Sharpe and Sortino ratios also vary by regime, but more predictably. Trend-following strategies typically show high Sharpe ratios during trending markets and negative Sharpe ratios during choppy, range-bound markets. Mean-reversion strategies show the opposite pattern. Understanding which regimes favor which metrics prevents the error of abandoning a strategy during a temporary low-Sharpe period that is normal for its strategy type.

The solution is to calculate risk metrics separately for each market regime and weight them by the expected frequency of each regime. If bear markets occur roughly 25% of the time, the bear-market Sharpe ratio should receive 25% weight in the overall assessment. This regime-weighted approach produces more realistic expectations than metrics calculated across the full sample.

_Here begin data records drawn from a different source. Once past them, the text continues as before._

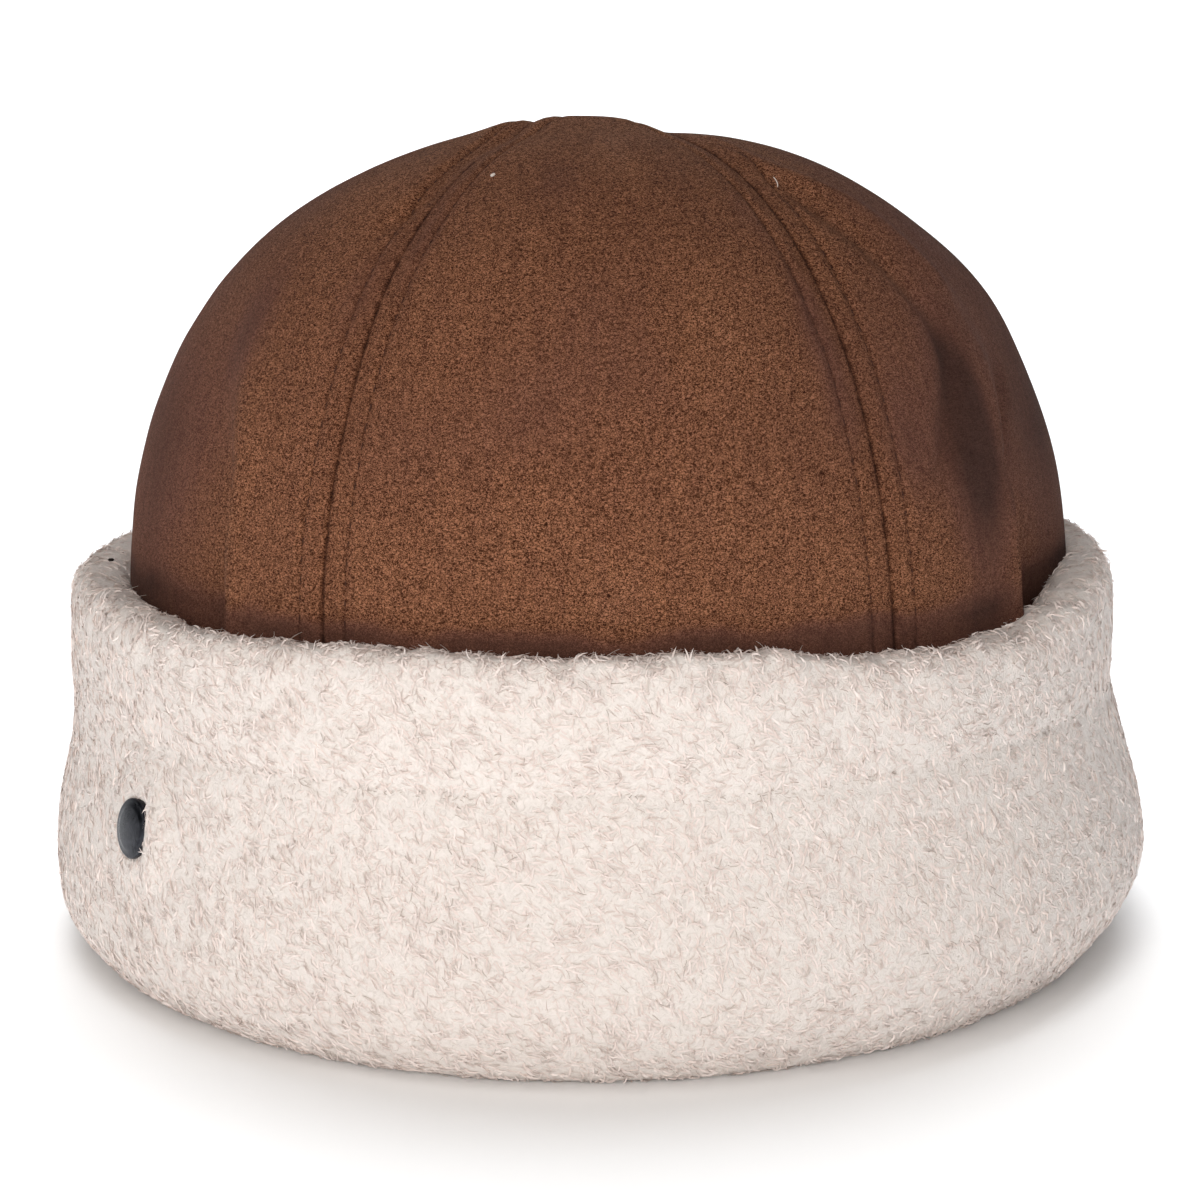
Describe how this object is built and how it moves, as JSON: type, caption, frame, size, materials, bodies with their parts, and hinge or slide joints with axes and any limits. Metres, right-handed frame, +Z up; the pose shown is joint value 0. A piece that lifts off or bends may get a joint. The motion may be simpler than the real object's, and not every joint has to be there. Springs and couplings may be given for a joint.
{
  "type": "cuffed panel cap with a turned-up pile cuff",
  "caption": "Round soft cap with a domed suede crown sewn from gores, a wide turned-up fleece cuff for warmth, and a small plain metal badge.",
  "frame": {"origin": "centre of the bounding box's bottom face, on the surface that the cuff's bottom fold rests on", "axes": "+Z up through the crown, -Y towards the wearer's front, +X towards the wearer's left; the badge is on the -X side"},
  "size_m": [0.2164, 0.2304, 0.1591],
  "materials": {
    "suede": "brown faux suede with a short brushed nap",
    "pile_fleece": "cream curly short-pile fleece",
    "dark_metal": "dark satin metal, plain face"
  },
  "bodies": {
    "root": {"crown_panel_front": "suede", "crown_panel_front_right": "suede", "crown_panel_back_right": "suede", "crown_panel_back": "suede", "crown_panel_back_left": "suede", "crown_panel_front_left": "suede", "cuff": "pile_fleece", "badge": "dark_metal"}
  },
  "joints": []
}
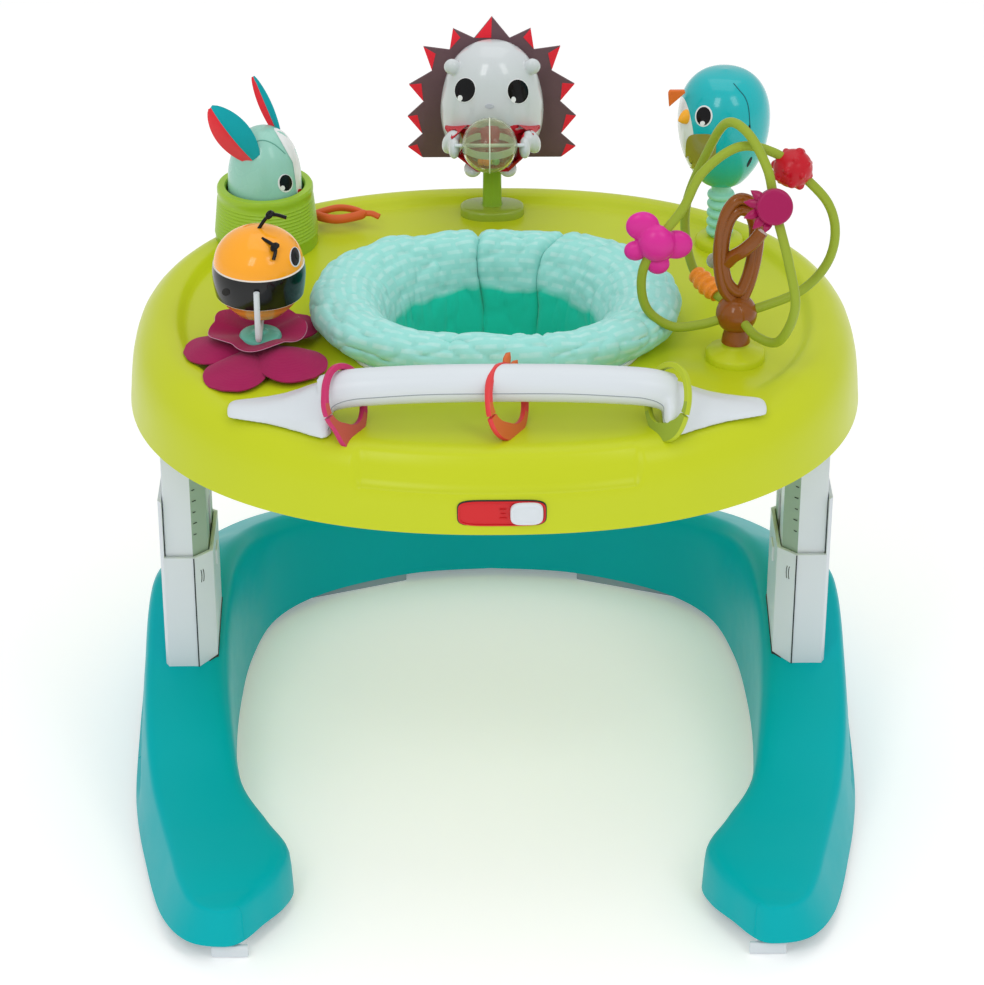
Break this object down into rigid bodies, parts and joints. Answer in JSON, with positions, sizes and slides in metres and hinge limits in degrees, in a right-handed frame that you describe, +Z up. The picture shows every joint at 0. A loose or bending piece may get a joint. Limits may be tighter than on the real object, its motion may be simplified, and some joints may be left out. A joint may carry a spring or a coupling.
{
  "type": "activity jumper",
  "caption": "Horseshoe walker base with wheels, two telescopic posts, an oval toy tray with push bar, a turning cloth seat and animal and bead toys.",
  "frame": {"origin": "on the floor under the middle of the base", "axes": "+X right, +Y away from the push bar, +Z up"},
  "size_m": [0.6924, 0.714, 0.6777],
  "materials": {
    "teal_plastic": "fine moulded texture",
    "white_plastic": "satin",
    "lime_plastic": "satin gloss",
    "red_plastic": "gloss",
    "grey_plastic": "satin",
    "pad_rubber": "matte",
    "steel": "plain",
    "seat_cloth": "printed woven cotton",
    "flower_cloth": "woven felt-like cloth",
    "ear_cloth": "two-tone woven cloth",
    "strap_cloth": "woven strap",
    "mint_plastic": "gloss",
    "green_plastic": "satin",
    "orange_plastic": "gloss",
    "bird_plastic": "gloss",
    "shell_plastic": "gloss",
    "spine_cloth": "printed felt",
    "clear_plastic": "clear",
    "brown_plastic": "gloss",
    "track_plastic": "satin coated wire",
    "magenta_plastic": "gloss",
    "pink_plastic": "gloss",
    "link_green": "translucent gloss",
    "link_red": "translucent gloss"
  },
  "bodies": {
    "base": {"base_frame": "teal_plastic", "friction_pad_left": "pad_rubber", "friction_pad_right": "pad_rubber", "lower_post_left": "white_plastic", "lower_post_right": "white_plastic", "near_axle_left": "steel", "near_axle_right": "steel"},
    "tray": {"tray_top": "lime_plastic", "tray_bottom": "lime_plastic", "upper_post_left": "white_plastic", "upper_post_right": "white_plastic", "slider_plate": "red_plastic", "push_bar_lower": "white_plastic", "push_bar_upper": "white_plastic", "flower_petals": "flower_cloth", "bee_stand": "mint_plastic", "bee_yoke": "white_plastic", "bee_axle": "steel", "rabbit_cup": "green_plastic", "teether_loop": "strap_cloth", "hedgehog_stem": "green_plastic", "hedgehog_body": "shell_plastic", "hedgehog_back": "shell_plastic", "hedgehog_spines": "spine_cloth", "rattle_pin": "white_plastic", "bird_bellows": "mint_plastic", "maze_stand": "lime_plastic", "maze_ball": "brown_plastic", "maze_track_a": "track_plastic", "maze_track_b": "track_plastic"},
    "seat": {"seat_ring": "white_plastic", "seat_fabric": "seat_cloth"},
    "slider": {"mode_slider": "white_plastic"},
    "bee": {"bee_body": "orange_plastic"},
    "rabbit": {"rabbit_head": "mint_plastic", "rabbit_ear_near": "ear_cloth", "rabbit_ear_far": "ear_cloth"},
    "belly": {"hedgehog_belly": "red_plastic"},
    "rattle": {"rattle_left": "clear_plastic", "rattle_right": "clear_plastic"},
    "bird": {"bird_body": "bird_plastic", "bird_beak": "orange_plastic", "bird_crest": "orange_plastic"},
    "near_wheel_left": {"near_wheel_left": "white_plastic"},
    "caster_left": {"caster_fork_left": "grey_plastic", "caster_axle_left": "steel"},
    "caster_wheel_left": {"caster_wheel_left": "white_plastic"},
    "button_left": {"height_button_left": "white_plastic"},
    "near_wheel_right": {"near_wheel_right": "white_plastic"},
    "caster_right": {"caster_fork_right": "grey_plastic", "caster_axle_right": "steel"},
    "caster_wheel_right": {"caster_wheel_right": "white_plastic"},
    "button_right": {"height_button_right": "white_plastic"},
    "link_left": {"link_left": "magenta_plastic"},
    "link_centre": {"link_centre": "link_red"},
    "link_right": {"link_right": "link_green"},
    "bead_butterfly": {"bead_butterfly": "pink_plastic"},
    "bead_berry": {"bead_berry": "red_plastic"},
    "bead_disc": {"bead_disc": "magenta_plastic"},
    "bead_carrot": {"bead_carrot": "orange_plastic"}
  },
  "joints": [
    {"name": "tray_height", "type": "slide", "parent": "base", "child": "tray", "axis": [0, 0, 1], "range_m": [-0.05, 0.05]},
    {"name": "near_wheel_spin_left", "type": "hinge", "parent": "base", "child": "near_wheel_left", "pos_m": [-0.244, -0.33, 0.0155], "axis": [1, 0, 0], "continuous": true},
    {"name": "caster_swivel_left", "type": "hinge", "parent": "base", "child": "caster_left", "pos_m": [-0.266, 0.213, 0.03], "axis": [0, 0, 1], "continuous": true},
    {"name": "caster_wheel_spin_left", "type": "hinge", "parent": "caster_left", "child": "caster_wheel_left", "pos_m": [-0.266, 0.201, 0.0205], "axis": [1, 0, 0], "continuous": true},
    {"name": "height_button_press_left", "type": "slide", "parent": "base", "child": "button_left", "axis": [-1, 0, 0], "range_m": [0, 0.003], "stiffness_N_per_m": 400, "springref_m": -0.002},
    {"name": "near_wheel_spin_right", "type": "hinge", "parent": "base", "child": "near_wheel_right", "pos_m": [0.244, -0.33, 0.0155], "axis": [1, 0, 0], "continuous": true},
    {"name": "caster_swivel_right", "type": "hinge", "parent": "base", "child": "caster_right", "pos_m": [0.266, 0.213, 0.03], "axis": [0, 0, 1], "continuous": true},
    {"name": "caster_wheel_spin_right", "type": "hinge", "parent": "caster_right", "child": "caster_wheel_right", "pos_m": [0.266, 0.201, 0.0205], "axis": [1, 0, 0], "continuous": true},
    {"name": "height_button_press_right", "type": "slide", "parent": "base", "child": "button_right", "axis": [1, 0, 0], "range_m": [0, 0.003], "stiffness_N_per_m": 400, "springref_m": -0.002},
    {"name": "seat_spin", "type": "hinge", "parent": "tray", "child": "seat", "pos_m": [0, -0.008, 0.455], "axis": [0, 0, 1], "continuous": true},
    {"name": "mode_slide", "type": "slide", "parent": "tray", "child": "slider", "axis": [1, 0, 0], "range_m": [-0.046, 0]},
    {"name": "bee_spin", "type": "hinge", "parent": "tray", "child": "bee", "pos_m": [-0.21, -0.048, 0.53], "axis": [0, 1, 0], "continuous": true},
    {"name": "rabbit_pop", "type": "slide", "parent": "tray", "child": "rabbit", "axis": [0, 0, 1], "range_m": [-0.02, 0], "stiffness_N_per_m": 250, "springref_m": 0.02},
    {"name": "belly_press", "type": "slide", "parent": "tray", "child": "belly", "axis": [0, 1, 0], "range_m": [0, 0.003], "stiffness_N_per_m": 400, "springref_m": -0.002},
    {"name": "rattle_spin", "type": "hinge", "parent": "tray", "child": "rattle", "pos_m": [-0.003, 0.186, 0.545], "axis": [1, 0, 0], "continuous": true},
    {"name": "bird_tilt", "type": "hinge", "parent": "tray", "child": "bird", "pos_m": [0.216, 0.163, 0.505], "axis": [1, 0, 0], "range_deg": [-14, 14], "stiffness_Nm_per_rad": 2.5},
    {"name": "link_left_swing", "type": "hinge", "parent": "tray", "child": "link_left", "pos_m": [-0.131, -0.195, 0.4965], "axis": [-1, 0, 0], "range_deg": [0, 85]},
    {"name": "link_centre_swing", "type": "hinge", "parent": "tray", "child": "link_centre", "pos_m": [0.008, -0.195, 0.4965], "axis": [-1, 0, 0], "range_deg": [0, 85]},
    {"name": "link_right_swing", "type": "hinge", "parent": "tray", "child": "link_right", "pos_m": [0.146, -0.195, 0.4965], "axis": [-1, 0, 0], "range_deg": [0, 85]},
    {"name": "bead_butterfly_slide", "type": "slide", "parent": "tray", "child": "bead_butterfly", "axis": [0.4868, 0.0143, 0.8734], "range_m": [-0.01, 0.01]},
    {"name": "bead_berry_slide", "type": "slide", "parent": "tray", "child": "bead_berry", "axis": [0.707, 0.0147, -0.707], "range_m": [-0.01, 0.01]},
    {"name": "bead_disc_slide", "type": "slide", "parent": "tray", "child": "bead_disc", "axis": [-0.2259, 0.3923, 0.8917], "range_m": [-0.01, 0.01]},
    {"name": "bead_carrot_slide", "type": "hinge", "parent": "tray", "child": "bead_carrot", "pos_m": [0.1931, -0.03025, 0.53479], "axis": [-0.8135, -0.5772, 0.0707], "range_deg": [-10, 10]}
  ]
}
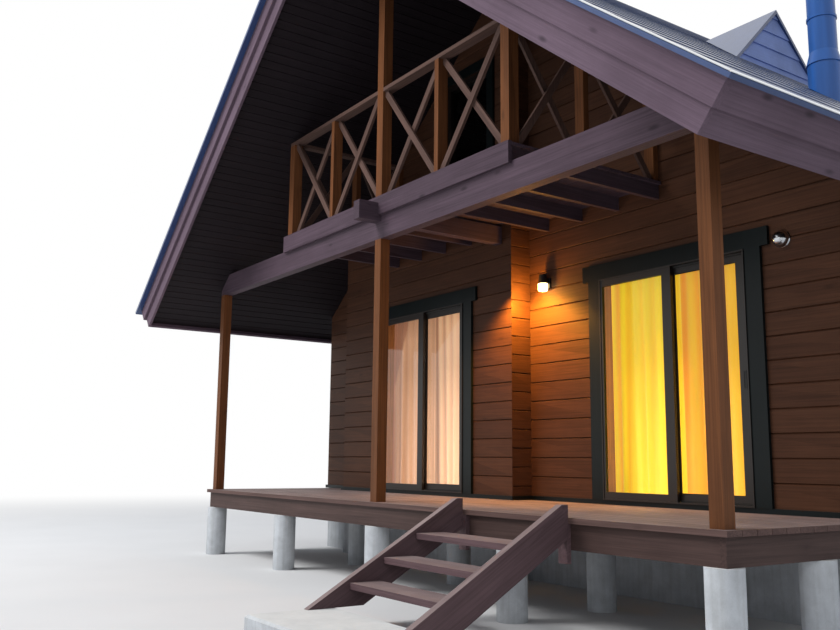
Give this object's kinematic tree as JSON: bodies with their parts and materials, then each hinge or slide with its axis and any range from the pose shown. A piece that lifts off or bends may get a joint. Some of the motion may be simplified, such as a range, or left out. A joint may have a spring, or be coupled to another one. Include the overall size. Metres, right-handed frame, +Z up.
{
  "type": "log_cabin",
  "caption": "Timber log cabin with a steep gable roof, a railed balcony inside the gable, a full-width front deck with an open stair, and sliding terrace doors.",
  "frame": {"origin": "On the ground under the middle front pier, below the ridge and on the centre line of the front posts.", "axes": "X runs to the right along the front, Y runs from the deck into the house, Z is up."},
  "size_m": [9.4362, 11.595, 7.29],
  "materials": {
    "cast_concrete": "pale cast concrete, smooth, with stains near the ground",
    "dark_green_paint": "dark green semi-gloss paint",
    "floor_boards": "oiled pine boards",
    "stained_logs": "square logs in a warm brown stain, matt",
    "bronze_frame": "dark bronze anodised, satin",
    "clear_glass": "clear float glass",
    "curtain_cloth": "woven curtain cloth in loose pleats",
    "deck_timber": "weathered brown deck stain",
    "fascia_timber": "grey-brown stained board",
    "porch_timber": "warm brown stained timber",
    "beam_timber": "planed timber in a thin mauve-brown stain, knots showing",
    "soffit_boards": "narrow stained boards",
    "roof_sheet": "stepped steel roof sheets, blue-grey coil coating, satin",
    "drip_metal": "folded sheet metal, dark semi-gloss",
    "lap_siding": "lapped boards, faded blue-grey paint",
    "flue_metal": "dark heat-proof paint on sheet steel",
    "polished_steel": "polished stainless steel",
    "lamp_black": "black powder coat"
  },
  "bodies": {
    "house": {"back_wall": "stained_logs", "balcony_floor": "beam_timber", "balcony_joists": "beam_timber", "base_sill": "dark_green_paint", "concrete_footings": "cast_concrete", "curtain_rails": "bronze_frame", "curtains": "curtain_cloth", "deck_boards": "deck_timber", "deck_fascia": "fascia_timber", "deck_joists": "deck_timber", "door_heads_and_thresholds": "bronze_frame", "door_jambs": "bronze_frame", "dormer_roof": "roof_sheet", "dormer_wall": "lap_siding", "fascia_boards_lower": "fascia_timber", "fascia_boards_upper": "fascia_timber", "fixed_panes": "clear_glass", "fixed_sashes": "bronze_frame", "floors": "floor_boards", "flue": "flue_metal", "foundation": "cast_concrete", "front_walls_beside_doors": "stained_logs", "front_walls_over_doors": "stained_logs", "header_beam": "beam_timber", "opening_trims": "dark_green_paint", "posts": "porch_timber", "rail_braces_inner": "porch_timber", "rail_braces_outer": "porch_timber", "ridge_cap": "drip_metal", "rim_board": "beam_timber", "roof_covering": "roof_sheet", "roof_slopes": "soffit_boards", "side_walls": "stained_logs", "stair_stringers": "porch_timber", "stair_treads": "porch_timber", "top_rails": "porch_timber", "vent_hood": "polished_steel", "wall_lamp": "lamp_black", "window_frames": "bronze_frame", "window_glass": "clear_glass"},
    "left_door_leaf": {"left_leaf": "bronze_frame", "left_leaf_glass": "clear_glass"},
    "right_door_leaf": {"right_leaf": "bronze_frame", "right_leaf_glass": "clear_glass"}
  },
  "joints": [
    {"name": "left_slide", "type": "slide", "parent": "house", "child": "left_door_leaf", "axis": [-1, 0, 0], "range_m": [0, 0.7]},
    {"name": "right_slide", "type": "slide", "parent": "house", "child": "right_door_leaf", "axis": [-1, 0, 0], "range_m": [0, 0.7]}
  ]
}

Risk Metrics Used by Professional Fund Managers and Allocators

Professional fund managers and institutional allocators use the same core metrics described above but supplement them with additional measures designed for multi-strategy portfolio management. Understanding these professional metrics helps individual traders evaluate their strategies to institutional standards.

The information ratio measures excess return relative to a benchmark divided by tracking error, capturing skill rather than absolute performance. Omega ratio considers the entire return distribution rather than just mean and variance, making it valuable for strategies with non-normal return distributions. Value at Risk (VaR) and Conditional VaR (CVaR) estimate the maximum loss expected over a specified period at a given confidence level, with CVaR capturing the average loss in the worst-case tail that standard VaR ignores.

These metrics integrate with the probability and expected value framework that underpins all quantitative trading analysis. Mastering the seven core metrics first, then adding professional-grade measures as your analytical capability grows, provides a structured path from basic performance evaluation to institutional-quality risk management.